Checking commutativity property with addition table

[dalarev]

I saw the technique of using a mathematical system called the "Four minute clock". Basically, the clock has 4 numbers, 0, 1, 2 and 3, and only one hand. We can make a summation table which will look like the image attached.

According to the text, if there is symmetry (reflection) across the main diagonal, the system is commutative.


The problem came up when I attempted a 5 minute clock. Same clock, except this time we have 5 numbers: 0, 1, 2, 3, and 4. Filling out the table, we see that there is NO evident symmetry along the main diagonal, yet the commutative property still applies to this system.
Namely: a+(b+c) = (a+b)+c

The system does not pass the commutativity test, yet it still works?
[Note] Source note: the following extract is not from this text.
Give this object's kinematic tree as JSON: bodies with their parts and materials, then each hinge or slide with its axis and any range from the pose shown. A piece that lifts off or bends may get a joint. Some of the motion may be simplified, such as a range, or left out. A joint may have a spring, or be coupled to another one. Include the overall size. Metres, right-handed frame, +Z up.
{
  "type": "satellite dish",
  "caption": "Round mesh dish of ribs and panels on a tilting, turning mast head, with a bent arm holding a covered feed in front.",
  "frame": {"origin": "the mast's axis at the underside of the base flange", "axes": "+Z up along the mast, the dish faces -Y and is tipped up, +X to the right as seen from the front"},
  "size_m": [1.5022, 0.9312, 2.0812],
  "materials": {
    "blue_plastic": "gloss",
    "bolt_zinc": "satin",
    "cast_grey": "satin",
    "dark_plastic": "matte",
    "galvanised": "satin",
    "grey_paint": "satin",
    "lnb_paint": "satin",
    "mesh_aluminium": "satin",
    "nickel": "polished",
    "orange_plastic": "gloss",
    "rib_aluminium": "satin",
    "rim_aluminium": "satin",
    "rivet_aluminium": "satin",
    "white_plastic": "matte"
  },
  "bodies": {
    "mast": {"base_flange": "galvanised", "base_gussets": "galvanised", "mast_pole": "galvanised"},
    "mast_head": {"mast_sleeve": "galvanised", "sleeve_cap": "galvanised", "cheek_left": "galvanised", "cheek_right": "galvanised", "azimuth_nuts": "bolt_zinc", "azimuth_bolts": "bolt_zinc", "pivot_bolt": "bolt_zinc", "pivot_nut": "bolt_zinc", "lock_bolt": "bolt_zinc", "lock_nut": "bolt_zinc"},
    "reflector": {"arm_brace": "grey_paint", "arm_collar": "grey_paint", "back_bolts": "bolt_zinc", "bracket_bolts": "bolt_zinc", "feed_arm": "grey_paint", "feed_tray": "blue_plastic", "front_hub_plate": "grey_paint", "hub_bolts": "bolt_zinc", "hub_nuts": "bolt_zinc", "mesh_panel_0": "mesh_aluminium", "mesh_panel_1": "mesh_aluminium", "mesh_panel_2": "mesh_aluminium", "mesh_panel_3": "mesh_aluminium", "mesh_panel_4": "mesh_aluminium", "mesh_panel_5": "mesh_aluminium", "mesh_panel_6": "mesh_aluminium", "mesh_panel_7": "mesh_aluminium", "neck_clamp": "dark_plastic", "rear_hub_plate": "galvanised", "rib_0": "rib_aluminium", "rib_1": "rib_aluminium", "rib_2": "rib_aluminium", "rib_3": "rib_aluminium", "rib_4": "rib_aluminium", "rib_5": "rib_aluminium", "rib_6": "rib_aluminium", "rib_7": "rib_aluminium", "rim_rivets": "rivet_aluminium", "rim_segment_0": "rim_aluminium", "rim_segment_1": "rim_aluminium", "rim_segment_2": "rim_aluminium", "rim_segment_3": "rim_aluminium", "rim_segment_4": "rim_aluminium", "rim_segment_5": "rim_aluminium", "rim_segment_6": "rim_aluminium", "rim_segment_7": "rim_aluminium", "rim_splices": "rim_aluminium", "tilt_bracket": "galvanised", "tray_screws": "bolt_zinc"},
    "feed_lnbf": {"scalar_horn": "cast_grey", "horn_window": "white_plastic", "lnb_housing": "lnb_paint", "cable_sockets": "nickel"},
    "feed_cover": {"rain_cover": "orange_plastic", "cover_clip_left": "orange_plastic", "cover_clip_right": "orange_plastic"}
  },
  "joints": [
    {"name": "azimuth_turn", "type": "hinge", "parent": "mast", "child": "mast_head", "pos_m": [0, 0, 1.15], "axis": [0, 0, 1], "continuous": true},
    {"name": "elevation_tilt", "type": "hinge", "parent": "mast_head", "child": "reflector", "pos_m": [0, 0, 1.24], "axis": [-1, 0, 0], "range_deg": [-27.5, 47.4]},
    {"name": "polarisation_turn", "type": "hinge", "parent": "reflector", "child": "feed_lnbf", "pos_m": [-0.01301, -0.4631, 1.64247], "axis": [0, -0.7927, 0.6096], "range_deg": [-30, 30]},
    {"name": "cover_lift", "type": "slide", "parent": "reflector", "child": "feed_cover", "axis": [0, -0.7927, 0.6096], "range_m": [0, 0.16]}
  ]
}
Am I missing something?

 

[matticus]

For one the property a+(b+c) = (a+b)+c is the associative property not the commutative property. The commutative property is ab = ba. I can't see your picture yet, but the table should look like

01234
12340
23401
34012
40123

Where the entry in the position i,j is i + j (mod 5).
This table is symmetric about the main diagonal, which verifies that it is commutative. It is also associative, however there is no quick check to determine this property.

 

[dalarev]

For one the property a+(b+c) = (a+b)+c is the associative property not the commutative property. The commutative property is ab = ba.

You're correct about that, as confirmed here:
http://tutorial.math.lamar.edu/Classes/LinAlg/PropsOfMatrixArith.aspx"

01234
12340
23401
34012
40123

Where the entry in the position i,j is i + j (mod 5).
This table is symmetric about the main diagonal, which verifies that it is commutative. It is also associative, however there is no quick check to determine this property.

That is the correct table, but according to these notes (new image I have attached), there should be reflection ALONG the main diagonal, not only surrounding it.

 

[matticus]

when they say there is a reflection along the main diagonal they mean that entry i,j = j,i, (i.e. i + j = j + i, the definition of commutivity. it's not just magic!) which you can see is happening here.

 

[dalarev]

when they say there is a reflection along the main diagonal they mean that entry i,j = j,i, (i.e. i + j = j + i, the definition of commutivity. it's not just magic!) which you can see is happening here.

Ahh, I see. Good explanation, thank you for that.

/thread solved